Super Vampiric Tutor… Sorta
Lastly, we have the Tutor dream; something for the combo players, who’ve had a very lean diet of late.
Insidious Dreams
3B
Rare
Instant
As an additional cost to play Insidious Dreams, discard X cards from your hand. Search your library for X cards. Then shuffle your library and put those cards on top of it in any order.

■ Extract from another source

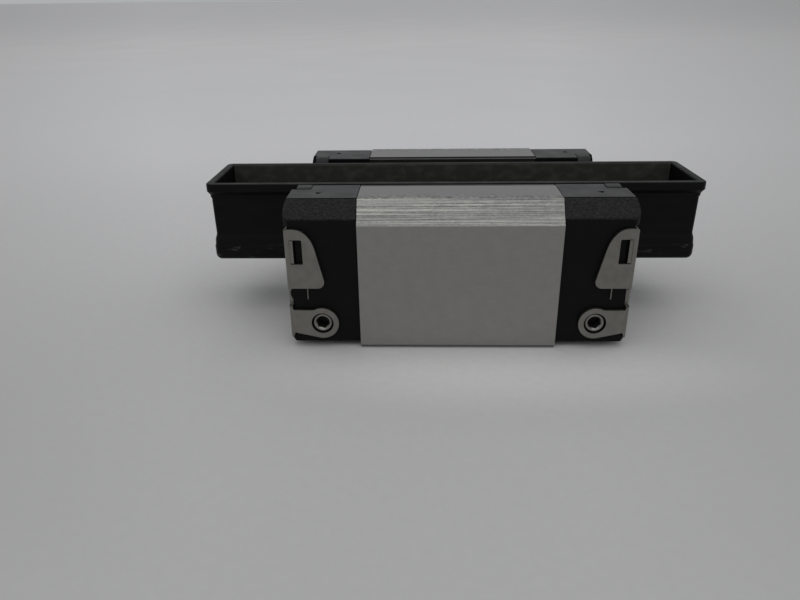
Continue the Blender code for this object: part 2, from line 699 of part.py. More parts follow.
def make_port_screw(name, top, direction, length, material):
    """A grub screw with bevelled ends and a hexagon socket."""
    core_r = PORT_SCREW_R - SCREW_BEVEL
    profile = [(0, -length), (core_r, -length), (PORT_SCREW_R, SCREW_BEVEL - length),
               (PORT_SCREW_R, -SCREW_BEVEL), (core_r, 0), (0, 0)]
    screw = turned(name, profile, top, direction, 16, material)
    combine(screw, hexagon_cutter(f"cut_hex_{name}", top, direction, PORT_SOCKET_DEPTH))


def make_port_screws(material):
    for end, side in ENDS:
        for leg, sign in LEGS:
            top = (side * TAB_X, sign * (WING_OUTER_Y - SCREW_SINK), TAB_Z)
            make_port_screw(f"side_port_screw_{end}_{leg}", top, (0, sign, 0),
                            PORT_SCREW_LENGTH, material)
        top = (side * (PLATE_OUTER_X - SCREW_SINK), 0, TAB_Z)
        make_port_screw(f"end_port_screw_{end}", top, (side, 0, 0), END_SCREW_LENGTH, material)


def make_cap_screws(material):
    reach = CAP_SCREW_TOP_X - CAP_SCREW_TIP_X
    profile = [(0, -reach), (CAP_SCREW_R, -reach), (CAP_SCREW_R, -1.1), (CAP_SCREW_HEAD_R, -0.1),
               (CAP_SCREW_HEAD_R, 0), (0, 0)]
    for end, side in ENDS:
        for leg, sign in LEGS:
            name = f"cap_screw_{end}_{leg}"
            top = (side * CAP_SCREW_TOP_X, sign * CAP_SCREW_Y, CAP_SCREW_Z)
            screw = turned(name, profile, top, (side, 0, 0), 16, material)
            socket = hexagon_cutter(f"cut_hex_{name}", top, (side, 0, 0), CAP_SOCKET_DEPTH)
            combine(screw, socket)


def make_side_seals(material):
    back_y = CHANNEL_HALF_WIDTH - 0.2
    low_z = SEAL_STRIP_TOP_Z - SEAL_STRIP_THICKNESS
    outline = [(RAIL_SIDE_Y, SEAL_STRIP_TOP_Z), (back_y, SEAL_STRIP_TOP_Z), (back_y, low_z),
               (SEAL_STRIP_FOOT_Y, low_z)]
    for leg, sign in LEGS:
        prism(f"side_seal_{leg}", flipped(outline, sign), "X", -BODY_HALF_LENGTH,
              BODY_HALF_LENGTH, material)


def rounded_ring(half_length, half_width, corner_r, steps):
    """A rounded rectangle about the arbor's centre line, counter-clockwise."""
    ring = []
    for quarter, (sx, sy) in enumerate(((1, 1), (-1, 1), (-1, -1), (1, -1))):
        centre = (ARBOR_CENTRE_X + sx * (half_length - corner_r), sy * (half_width - corner_r))
        ring += arc(centre, corner_r, 90 * quarter, 90 * quarter + 90, steps)
    return ring


def make_arbor(material):
    """An open tray: each ring is a height, an inset from the ends and an inset from the sides."""
    outside = [(8.3, 0.95, 1.45), (8.5, 0.3, 0.8), (9.1, 0.0, 0.5), (10.4, 0.02, 0.52),
               (11.4, 0.2, 0.7), (12.1, 0.42, 0.92), (14.6, 0.42, 0.92), (17.35, 0.4, 0.9),
               (17.5, 0.28, 0.78), (17.9, 0.22, 0.65), (18.5, 0.0, 0.0), (ARBOR_TOP_Z, 0.0, 0.0)]
    inside = [(ARBOR_TOP_Z, ARBOR_WALL, ARBOR_WALL),
              (ARBOR_FLOOR_Z, ARBOR_WALL + ARBOR_DRAFT[0], ARBOR_WALL + ARBOR_DRAFT[1])]

    def make(bm):
        rings = []
        for z, end_inset, side_inset in outside + inside:
            corner = max(ARBOR_CORNER_R - end_inset, 0.2)
            points = rounded_ring(ARBOR_HALF_LENGTH - end_inset, ARBOR_HALF_WIDTH - side_inset,
                                  corner, 4)
            rings.append([bm.verts.new((x, y, z)) for x, y in points])
        for lower, upper in zip(rings, rings[1:]):
            for i in range(len(lower)):
                j = (i + 1) % len(lower)
                bm.faces.new((lower[i], lower[j], upper[j], upper[i]))
        bm.faces.new(list(reversed(rings[0])))
        bm.faces.new(rings[-1])

    new_object("transport_arbor", make, material)


def main():
    clear_scene()
    materials = {name: make_material(name) for name in COLOURS}
    make_body(materials["ground_steel"])
    make_segments(materials["hardened_steel"])
    make_ball_guides(materials["guide_plastic"])
    make_return_tubes(materials["guide_plastic"])
    make_ball_circuits(materials["ball_steel"])
    make_turn_plates(materials["guide_plastic"])
    make_caps(materials["cap_plastic"])
    make_end_seals(materials["seal_rubber"])
    make_threaded_plates(materials["stainless_sheet"])
    make_port_screws(materials["screw_steel"])
    make_cap_screws(materials["screw_steel"])
    make_side_seals(materials["seal_rubber"])
    make_arbor(materials["arbor_plastic"])


main()
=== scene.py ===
"""Ball runner block (linear guide carriage) with its transport arbor: the detailed look.

Lengths are in millimetres and become metres when a mesh is made. X runs along the rail, Y across
it, and Z from the mounting face, on the table, to the open side of the rail channel.
"""
import math

import bmesh
import bpy
from mathutils import Matrix, Vector


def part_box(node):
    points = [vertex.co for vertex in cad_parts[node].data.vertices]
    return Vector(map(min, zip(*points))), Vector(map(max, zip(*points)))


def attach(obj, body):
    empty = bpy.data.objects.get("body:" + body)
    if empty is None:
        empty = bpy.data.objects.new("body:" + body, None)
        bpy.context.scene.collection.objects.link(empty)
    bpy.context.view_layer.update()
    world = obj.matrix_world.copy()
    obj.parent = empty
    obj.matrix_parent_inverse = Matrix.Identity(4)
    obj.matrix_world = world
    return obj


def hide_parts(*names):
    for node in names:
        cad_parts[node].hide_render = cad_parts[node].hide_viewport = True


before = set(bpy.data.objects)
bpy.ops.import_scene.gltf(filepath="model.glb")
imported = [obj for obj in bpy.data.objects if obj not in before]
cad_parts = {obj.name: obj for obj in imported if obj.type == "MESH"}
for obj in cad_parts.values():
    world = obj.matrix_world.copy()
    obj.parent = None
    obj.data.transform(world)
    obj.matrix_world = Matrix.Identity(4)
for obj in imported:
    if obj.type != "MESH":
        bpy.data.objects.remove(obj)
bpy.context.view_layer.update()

MM = 0.001
LEGS = (("front", -1), ("rear", 1))
ENDS = (("left", -1), ("right", 1))


def node_box(node):
    """Lowest and highest corners of a CAD node, in millimetres."""
    low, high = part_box(node)
    return low / MM, high / MM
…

In terms of sheer card advantage, this card is the worst of the bunch. Effectively losing a card right off the bat by casting it, for each additional card you lose you get to stack your deck with one card from your library. Insidious Dreams does nothing to affect the board at all, instead manipulating your hand, library, and graveyard. Madness cards and card drawing power like Fact or Fiction can offset the card advantage lost for the privilege of stacking your deck. So why would you want to stack your deck? Maybe you have an intricate combo that will win you the game if you can just get the cards together. Obsessive Search works perfectly with Insidious Dreams if you’ve got the extra mana to pay the madness cost, letting you effectively swap each Search in hand with any card in your graveyard. Couple with cheap card drawing like Words of Wisdom, you can quickly draw up the combo pieces you set up to achieve your nefarious plans. If there’s a powerful combo deck on our horizon, Insidious Dreams may very well play a part in helping it execute.
(FURTHER ADDITION – D’oh! – Actually, you’d draw the cards from the Searches you pitched, then stack
your deck with the Dreams. Sorry for any confusion I may have caused, and special thanks to Jeff Wiles,
Chris Green, and Jerrod Bright for quickly catching the mistake.)
So how would I rank these in terms of pure power? In my own opinion, here’s how they fall:
#7 Vengeful Dreams – Narrow, situational, and white weenie isn’t very good right now
#6 Turbulent Dreams – Sorcery speed hurts, temporary in nature
#5 Insidious Dreams – You have to work really hard to make this good, but it can be done
#4 Restless Dreams – A solid card in the right deck
#3 Devastating Dreams – Random discard keeps this from the #1 slot
#2 Sickening Dreams – The true heir to the Firestorm mantle
#1 Nostalgic Dreams – A new and powerful Recall!